Diagram showing pattern variations from “Design phase” to “Manufacturing phase,” plus a cross-section illustrating silicon-surface flatness variations above an oxide layer.
Even when a circuit pattern is designed perfectly, real manufacturing introduces small variations. Pattern edges can shift and wafer surfaces can be slightly uneven, and those tiny differences help explain why two ASIC chips that look identical can still end up with different electrical behavior and performance.

Conclusion

Glass frit is a legitimate and widely used packaging material. It is a glass-based paste applied in controlled patterns, then heated so it flows and forms a strong seal. Wafer-level packaging references describe glass frit bonding as a common approach for capping and sealing devices, delivering strong and often hermetic results at temperatures below about 450°C. Because glass frit is designed to flow during bonding, small amounts of overflow or residue can appear as spots or haze near the perimeter of an exposed silicon die. In Bitcoin home mining, those marks are usually cosmetic and do not meaningfully affect performance.

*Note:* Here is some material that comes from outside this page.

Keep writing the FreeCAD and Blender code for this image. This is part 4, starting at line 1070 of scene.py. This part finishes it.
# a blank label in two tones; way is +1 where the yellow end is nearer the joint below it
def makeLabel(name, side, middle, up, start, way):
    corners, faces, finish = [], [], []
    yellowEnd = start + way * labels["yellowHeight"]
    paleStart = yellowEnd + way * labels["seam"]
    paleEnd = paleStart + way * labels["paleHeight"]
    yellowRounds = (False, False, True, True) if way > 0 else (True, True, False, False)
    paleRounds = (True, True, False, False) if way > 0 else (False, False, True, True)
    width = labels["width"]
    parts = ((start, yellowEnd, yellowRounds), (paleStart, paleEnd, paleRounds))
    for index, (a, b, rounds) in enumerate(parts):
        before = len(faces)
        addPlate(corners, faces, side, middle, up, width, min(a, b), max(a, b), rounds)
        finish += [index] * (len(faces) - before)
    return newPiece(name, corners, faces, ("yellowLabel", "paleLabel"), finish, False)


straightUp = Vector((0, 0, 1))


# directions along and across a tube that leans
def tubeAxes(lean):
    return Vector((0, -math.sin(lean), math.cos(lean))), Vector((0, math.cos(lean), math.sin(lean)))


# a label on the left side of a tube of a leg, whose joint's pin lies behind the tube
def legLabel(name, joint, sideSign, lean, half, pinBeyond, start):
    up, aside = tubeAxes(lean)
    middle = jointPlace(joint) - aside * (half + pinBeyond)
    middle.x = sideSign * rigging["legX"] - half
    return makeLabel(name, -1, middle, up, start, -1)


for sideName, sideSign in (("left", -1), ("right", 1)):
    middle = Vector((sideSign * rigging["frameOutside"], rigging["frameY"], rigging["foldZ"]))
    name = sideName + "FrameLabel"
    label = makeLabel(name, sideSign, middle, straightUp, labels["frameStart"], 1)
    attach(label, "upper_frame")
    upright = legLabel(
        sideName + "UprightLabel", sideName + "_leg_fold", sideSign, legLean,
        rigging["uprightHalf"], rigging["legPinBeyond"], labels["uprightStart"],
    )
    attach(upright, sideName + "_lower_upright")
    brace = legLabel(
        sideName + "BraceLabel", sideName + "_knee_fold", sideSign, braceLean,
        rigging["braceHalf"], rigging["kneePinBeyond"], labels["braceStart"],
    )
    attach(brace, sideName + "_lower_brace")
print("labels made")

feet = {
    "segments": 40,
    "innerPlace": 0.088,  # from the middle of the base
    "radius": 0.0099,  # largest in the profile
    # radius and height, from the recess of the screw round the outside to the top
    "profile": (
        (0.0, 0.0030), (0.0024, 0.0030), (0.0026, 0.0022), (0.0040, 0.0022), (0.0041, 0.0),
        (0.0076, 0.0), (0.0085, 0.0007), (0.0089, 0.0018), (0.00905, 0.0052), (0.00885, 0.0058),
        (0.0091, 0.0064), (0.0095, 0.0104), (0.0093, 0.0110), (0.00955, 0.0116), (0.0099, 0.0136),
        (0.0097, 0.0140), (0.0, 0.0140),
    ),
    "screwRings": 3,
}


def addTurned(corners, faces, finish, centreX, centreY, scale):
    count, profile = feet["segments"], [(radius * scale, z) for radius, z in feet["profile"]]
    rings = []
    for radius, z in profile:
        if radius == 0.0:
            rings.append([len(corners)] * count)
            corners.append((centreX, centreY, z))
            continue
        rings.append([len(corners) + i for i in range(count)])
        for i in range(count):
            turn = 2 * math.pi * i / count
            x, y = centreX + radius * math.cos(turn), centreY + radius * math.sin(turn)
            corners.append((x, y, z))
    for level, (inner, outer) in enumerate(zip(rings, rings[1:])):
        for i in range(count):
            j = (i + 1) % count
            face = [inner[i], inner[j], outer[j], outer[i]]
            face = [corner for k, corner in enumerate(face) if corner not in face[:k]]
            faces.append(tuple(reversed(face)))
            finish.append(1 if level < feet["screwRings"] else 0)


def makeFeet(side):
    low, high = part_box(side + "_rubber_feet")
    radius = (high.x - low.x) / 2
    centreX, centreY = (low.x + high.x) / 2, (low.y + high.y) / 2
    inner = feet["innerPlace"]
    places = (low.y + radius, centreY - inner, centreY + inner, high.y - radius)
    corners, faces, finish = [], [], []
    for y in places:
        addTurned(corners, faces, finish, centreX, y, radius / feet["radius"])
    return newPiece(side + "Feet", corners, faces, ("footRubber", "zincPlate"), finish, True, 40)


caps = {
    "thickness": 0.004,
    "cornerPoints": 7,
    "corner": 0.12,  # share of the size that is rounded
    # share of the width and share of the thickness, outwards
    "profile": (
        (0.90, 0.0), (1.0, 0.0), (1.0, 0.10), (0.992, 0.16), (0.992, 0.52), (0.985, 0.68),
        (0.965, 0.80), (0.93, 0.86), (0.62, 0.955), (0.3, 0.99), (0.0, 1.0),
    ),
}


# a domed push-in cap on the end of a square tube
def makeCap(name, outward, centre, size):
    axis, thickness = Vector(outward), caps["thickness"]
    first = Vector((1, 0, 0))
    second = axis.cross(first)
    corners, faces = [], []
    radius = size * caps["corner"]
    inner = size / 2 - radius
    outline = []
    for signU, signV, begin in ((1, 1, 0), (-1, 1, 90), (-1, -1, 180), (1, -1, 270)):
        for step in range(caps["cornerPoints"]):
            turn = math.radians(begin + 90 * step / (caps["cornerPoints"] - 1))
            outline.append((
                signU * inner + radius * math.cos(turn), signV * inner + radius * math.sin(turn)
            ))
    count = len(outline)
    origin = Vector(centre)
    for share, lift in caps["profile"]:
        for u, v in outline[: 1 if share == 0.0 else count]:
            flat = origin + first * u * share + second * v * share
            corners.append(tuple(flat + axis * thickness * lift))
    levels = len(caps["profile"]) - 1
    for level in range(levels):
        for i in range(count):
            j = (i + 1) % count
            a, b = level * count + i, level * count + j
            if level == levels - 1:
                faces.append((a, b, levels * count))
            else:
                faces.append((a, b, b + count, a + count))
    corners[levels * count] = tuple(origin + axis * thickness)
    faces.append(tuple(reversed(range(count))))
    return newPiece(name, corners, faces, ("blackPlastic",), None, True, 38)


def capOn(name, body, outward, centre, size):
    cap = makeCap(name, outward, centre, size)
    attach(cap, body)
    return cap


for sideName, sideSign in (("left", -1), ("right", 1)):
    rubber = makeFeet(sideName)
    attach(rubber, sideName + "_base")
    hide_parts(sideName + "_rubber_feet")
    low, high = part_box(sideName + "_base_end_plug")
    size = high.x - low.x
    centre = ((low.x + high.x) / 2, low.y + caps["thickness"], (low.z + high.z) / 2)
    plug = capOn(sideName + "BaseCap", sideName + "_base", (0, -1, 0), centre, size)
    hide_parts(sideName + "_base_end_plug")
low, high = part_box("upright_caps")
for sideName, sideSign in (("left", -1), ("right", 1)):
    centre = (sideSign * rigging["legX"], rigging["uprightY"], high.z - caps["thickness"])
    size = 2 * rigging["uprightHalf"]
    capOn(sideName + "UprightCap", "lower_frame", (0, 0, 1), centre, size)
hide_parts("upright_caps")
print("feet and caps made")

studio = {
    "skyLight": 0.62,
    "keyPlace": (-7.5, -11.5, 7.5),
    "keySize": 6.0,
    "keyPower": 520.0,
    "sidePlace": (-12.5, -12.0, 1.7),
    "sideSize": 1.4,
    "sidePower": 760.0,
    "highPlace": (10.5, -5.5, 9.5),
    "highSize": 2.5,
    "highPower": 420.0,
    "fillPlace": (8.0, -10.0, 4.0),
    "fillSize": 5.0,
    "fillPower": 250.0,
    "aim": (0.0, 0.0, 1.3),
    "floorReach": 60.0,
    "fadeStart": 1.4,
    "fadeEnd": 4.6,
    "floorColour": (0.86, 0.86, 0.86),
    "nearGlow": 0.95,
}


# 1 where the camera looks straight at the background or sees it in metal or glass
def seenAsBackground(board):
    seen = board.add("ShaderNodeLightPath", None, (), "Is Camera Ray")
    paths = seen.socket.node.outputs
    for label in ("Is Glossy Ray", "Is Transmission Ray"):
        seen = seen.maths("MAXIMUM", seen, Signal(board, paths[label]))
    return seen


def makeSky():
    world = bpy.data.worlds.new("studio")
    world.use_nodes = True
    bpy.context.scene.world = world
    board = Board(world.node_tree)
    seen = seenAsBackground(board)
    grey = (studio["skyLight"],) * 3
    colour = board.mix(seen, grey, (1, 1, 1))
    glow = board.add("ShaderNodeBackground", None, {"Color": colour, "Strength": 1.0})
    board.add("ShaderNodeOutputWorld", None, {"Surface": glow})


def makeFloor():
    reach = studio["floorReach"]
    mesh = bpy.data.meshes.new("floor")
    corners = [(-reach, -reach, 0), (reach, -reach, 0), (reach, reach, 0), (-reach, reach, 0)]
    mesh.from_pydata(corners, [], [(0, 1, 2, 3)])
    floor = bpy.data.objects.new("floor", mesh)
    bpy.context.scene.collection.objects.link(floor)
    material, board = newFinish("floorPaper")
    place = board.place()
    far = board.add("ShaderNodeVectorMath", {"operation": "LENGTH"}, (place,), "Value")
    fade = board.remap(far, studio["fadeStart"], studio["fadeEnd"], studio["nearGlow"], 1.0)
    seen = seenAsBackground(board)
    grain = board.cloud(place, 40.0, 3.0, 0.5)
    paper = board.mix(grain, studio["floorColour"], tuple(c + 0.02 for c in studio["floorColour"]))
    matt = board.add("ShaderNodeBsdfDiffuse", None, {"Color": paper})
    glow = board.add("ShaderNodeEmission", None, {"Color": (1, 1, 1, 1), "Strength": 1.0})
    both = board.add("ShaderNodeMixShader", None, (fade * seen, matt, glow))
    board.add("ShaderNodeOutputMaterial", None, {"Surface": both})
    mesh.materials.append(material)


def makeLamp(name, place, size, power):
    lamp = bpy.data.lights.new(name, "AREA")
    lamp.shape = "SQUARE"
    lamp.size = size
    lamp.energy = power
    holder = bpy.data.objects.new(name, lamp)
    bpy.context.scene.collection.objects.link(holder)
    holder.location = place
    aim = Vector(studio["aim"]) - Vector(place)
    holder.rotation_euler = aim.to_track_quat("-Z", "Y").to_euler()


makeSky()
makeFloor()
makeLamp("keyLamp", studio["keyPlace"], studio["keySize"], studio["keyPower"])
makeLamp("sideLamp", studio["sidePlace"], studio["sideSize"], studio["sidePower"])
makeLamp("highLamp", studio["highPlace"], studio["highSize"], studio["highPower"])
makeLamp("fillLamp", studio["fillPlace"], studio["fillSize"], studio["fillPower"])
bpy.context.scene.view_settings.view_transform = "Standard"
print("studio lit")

When you see real performance differences between two ASIC chips or two Bitcoin miners, the more likely explanation is the silicon lottery. Small transistor-level variations, including effects linked to dopants and line-edge roughness, can shift voltage needs, heat generation, and stability margins, which can translate into measurable differences in sustained hash rate.

If your miner is stable, shares are accepted normally, and temperatures look reasonable, cosmetic edge residue is usually a non-issue. The best next step is to focus on safe, steady operation: good airflow, sensible power targets, and realistic tuning expectations that respect the unique behavior of each ASIC chip.